7. An inverter circuit according to claim 6, wherein the first half-wave rectifier circuit and the second half-wave rectifier circuit are provided in sections of the first wiring line and the second wiring line on sides of the pair of transformers, respectively.

8. An inverter circuit according to claim 1,

wherein the fluorescent lamp comprises a pair of fluorescent lamps,

wherein the transformer comprises a pair of transformers connected to the pair of fluorescent lamps, respectively,

wherein the first wiring line is connected to one of the pair of transformers and the detection control circuit,

wherein the second wiring line is connected to another of the pair of transformers and the detection control circuit, and

wherein, in the second wiring line, a fourth signal flows, which is inverted with respect to the first signal flowing through the first wiring line.

9. An inverter circuit according to claim 8, further comprising an inverting circuit provided to the second wiring line.

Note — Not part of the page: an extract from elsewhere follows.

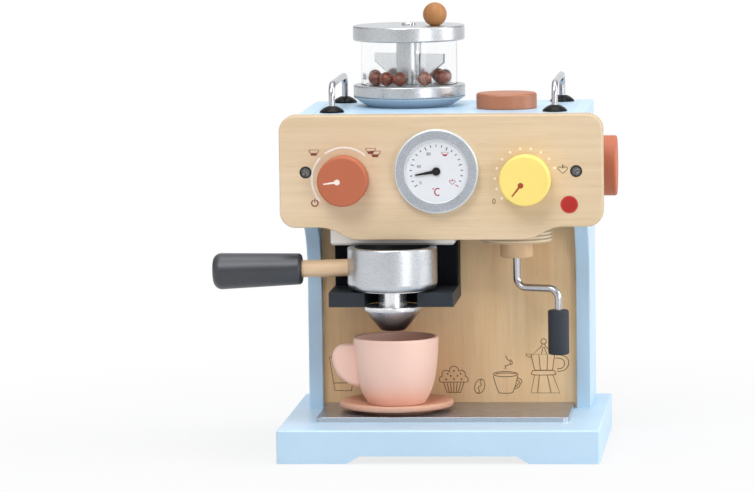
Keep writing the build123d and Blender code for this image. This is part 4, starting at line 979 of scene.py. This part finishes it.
def stove_pot():
    """Faceted stove-top pot with a lid, a beak and a loop handle."""
    band = curve_through([(-7.6, 16.3), (-8.2, 15.1), (-7.6, 13.2), (7.6, 13.2), (8.2, 14.7), (7.6, 16.3)], 3)
    loop = curve_through([
        (8.4, 27.6), (13.8, 27.0), (17.4, 24.4), (17.6, 20.0), (15.4, 17.0), (11.6, 15.6), (9.6, 16.0)
    ])
    inner_loop = curve_through([
        (8.4, 25.2), (12.4, 24.8), (14.8, 22.6), (14.6, 19.6), (12.6, 17.8), (9.8, 17.6)
    ])
    return [
        (arc_points((0.2, 37.1), 1.9, 0, 345, 24), True),
        ([(-0.6, 35.2), (-1.9, 33.0), (-7.5, 27.9), (7.7, 27.9), (2.0, 33.2), (0.9, 35.2)], False),
        ([(-0.2, 33.4), (-1.3, 28.0)], False), ([(0.7, 33.4), (2.3, 28.0)], False),
        ([(-12.6, 28.3), (-7.5, 27.9), (-9.2, 25.6), (-12.0, 27.0), (-12.6, 28.3)], True),
        ([(-8.9, 27.8), (-6.3, 16.6)], False), ([(8.0, 27.9), (6.4, 16.6)], False),
        ([(-3.2, 27.7), (-2.3, 16.6)], False), ([(3.0, 27.7), (2.5, 16.6)], False),
        ([(-6.2, 16.5), (6.4, 16.5)], False), (band, True),
        ([(-6.4, 13.0), (-9.1, 0.2), (11.4, 0.2), (6.6, 13.0)], True),
        ([(-3.0, 13.0), (-4.4, 0.4)], False), ([(2.6, 13.0), (5.2, 0.4)], False),
        (loop, False), (inner_loop, False),
    ]


def add_drawings():
    """Kitchen figures burnt into the wood behind the cup."""
    row = (
        (tumbler, -76.5, 35.3), (muffin, 2.5, 33.8), (bean, 21.0, 33.2), (steaming_cup, 39.5, 33.2),
        (stove_pot, 66.6, 33.2),
    )
    for figure, x, z in row:
        lines = [(moved(points, x, z), closed) for points, closed in figure()]
        name = "drawing_" + figure.__name__
        add_print(name, stroke_mesh(name, lines, LINE, BACK), "burnt")


# ---------------------------------------------------------------- studio
def add_camera():
    data = bpy.data.cameras.new("camera")
    data.sensor_width = 36.0
    data.sensor_fit = "HORIZONTAL"
    data.lens = CAMERA_LENS
    data.clip_end = 100.0
    a, e, r = CAMERA_AZIMUTH, CAMERA_ELEVATION, CAMERA_ROLL
    back = Vector((math.sin(a) * math.cos(e), -math.cos(a) * math.cos(e), math.sin(e)))
    right = Vector((math.cos(a), math.sin(a), 0))
    up = back.cross(right)
    rolled = (right * math.cos(r) + up * math.sin(r), up * math.cos(r) - right * math.sin(r), back)
    camera = bpy.data.objects.new("camera", data)
    camera.matrix_world = Matrix.Translation(CAMERA_PLACE) @ Matrix(rolled).transposed().to_4x4()
    bpy.context.scene.collection.objects.link(camera)
    bpy.context.scene.camera = camera


def add_lamp(name, place, aim, size, power):
    data = bpy.data.lights.new(name, "AREA")
    data.shape = "RECTANGLE"
    data.size, data.size_y = size
    data.energy = power
    lamp = bpy.data.objects.new(name, data)
    lamp.location = place
    lamp.rotation_mode = "QUATERNION"
    lamp.rotation_quaternion = (Vector(place) - Vector(aim)).to_track_quat("Z", "Y")
    bpy.context.scene.collection.objects.link(lamp)


def seen_as_white(graph):
    """1 where the camera or a clear piece looks straight at the backdrop."""
    camera = graph.node("ShaderNodeLightPath", out="Is Camera Ray")
    return camera.most(graph.node("ShaderNodeLightPath", out="Is Transmission Ray"))


def background(graph, colour, strength):
    return graph.node("ShaderNodeBackground", inputs={"Color": rgba(colour), "Strength": strength})


def add_world():
    """White to the eye, a softer even light on the object, and darker sides in its reflections."""
    world = bpy.data.worlds.new("studio")
    bpy.context.scene.world = world
    world.use_nodes = True
    graph = Graph(world.node_tree)
    x, y, z = graph.split(graph.node("ShaderNodeTexCoord", out="Generated"))
    facing = 0.5 - 0.5 * y / (x * x + y * y + 0.0001).root()
    round_about = graph.ramp(
        facing, (0.0, 1.0), (0.03, 0.95), (0.10, 0.30), (0.22, 0.26), (0.5, 0.72), (0.80, 1.0),
        (0.93, 0.85), (1.0, 0.42),
    )
    above = graph.spread(z, 0.25, 0.8, 0.0, 0.9)
    mirrored = background(graph, (0.98, 0.99, 1.0), above.most(round_about))
    lit = background(graph, (0.97, 0.985, 1.0), graph.spread(z, -0.05, 0.7, 0.24, 0.50))
    white = background(graph, (1, 1, 1), 1.0)
    is_glossy = graph.node("ShaderNodeLightPath", out="Is Glossy Ray")
    unseen = graph.node("ShaderNodeMixShader", inputs=[is_glossy, lit, mirrored])
    shown = graph.node("ShaderNodeMixShader", inputs=[seen_as_white(graph), unseen, white])
    output = graph.tree.nodes.new("ShaderNodeOutputWorld")
    graph.tree.links.new(shown.socket, output.inputs[0])


def add_floor():
    """White floor that keeps a soft trace of the shadow near the object."""
    mesh = bpy.data.meshes.new("floor")
    reach = 12.0
    corners = [(-reach, -reach, 0), (reach, -reach, 0), (reach, reach, 0), (-reach, reach, 0)]
    mesh.from_pydata(corners, [], [(0, 1, 2, 3)])
    material = bpy.data.materials.new("studio floor")
    material.use_nodes = True
    graph = Graph(material.node_tree)
    x, y, z = graph.split(graph.node("ShaderNodeTexCoord", out="Object"))
    away = (x * x + y * y).root()
    share = graph.spread(away, 0.16, 0.55, 0.80, 1.0)
    glossy = graph.node("ShaderNodeLightPath", out="Is Glossy Ray")
    share = share * seen_as_white(graph).most(glossy)
    paint = graph.node("ShaderNodeBsdfDiffuse", inputs={"Color": (0.68, 0.685, 0.69, 1)})
    glow = graph.node("ShaderNodeEmission", inputs={"Color": (1, 1, 1, 1), "Strength": 1.0})
    whole = graph.node("ShaderNodeMixShader", inputs=[share, paint, glow])
    output = graph.tree.nodes.new("ShaderNodeOutputMaterial")
    graph.tree.links.new(whole.socket, output.inputs[0])
    mesh.materials.append(material)
    floor = bpy.data.objects.new("floor", mesh)
    floor.location.z = -0.2 * MM
    bpy.context.scene.collection.objects.link(floor)


def add_studio():
    bpy.context.scene.view_settings.view_transform = "Standard"
    add_camera()
    add_world()
    add_floor()
    middle = (0, 0, 0.15)
    add_lamp("key", (-0.6, -1.8, 2.0), middle, (1.2, 1.2), 26)
    add_lamp("top", (0.1, -0.1, 2.2), middle, (1.6, 1.6), 21)
    add_lamp("right side", (2.1, 0.1, 0.9), middle, (1.0, 1.4), 25)
    add_lamp("right front", (1.5, -1.9, 0.35), middle, (0.9, 0.9), 9.5)


dress_nodes()
add_panel_prints()
add_dial_prints()
add_pointers()
add_drawings()
add_studio()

10. An inverter circuit according to claim 9, further comprising:

a third half-wave rectifier circuit provided to the first wiring line; and

a fourth half-wave rectifier circuit provided to the second wiring line in the same direction as the third half-wave rectifier circuit.

11. An inverter circuit according to claim 9, wherein the inverting circuit is provided in a section of the second wiring line on a side of the another of the pair of transformers.

12. An inverter circuit according to claim 5, wherein the first wiring line and the second wiring line are arranged, at least in part, substantially in parallel to each other.

13. An inverter circuit according to claim 1,

wherein the detection control circuit outputs an adjusting pulse signal to the drive circuit based on the detected first signal, and

wherein the drive circuit controls the pulse signal to be output to the transformer based on the adjusting pulse signal.

14. A backlight device, comprising:

the inverter circuit according to claim 1; and

a fluorescent lamp driven by the inverter circuit.

15. A display device, comprising:

the backlight device according to claim 14; and

a display panel illuminated by the backlight device.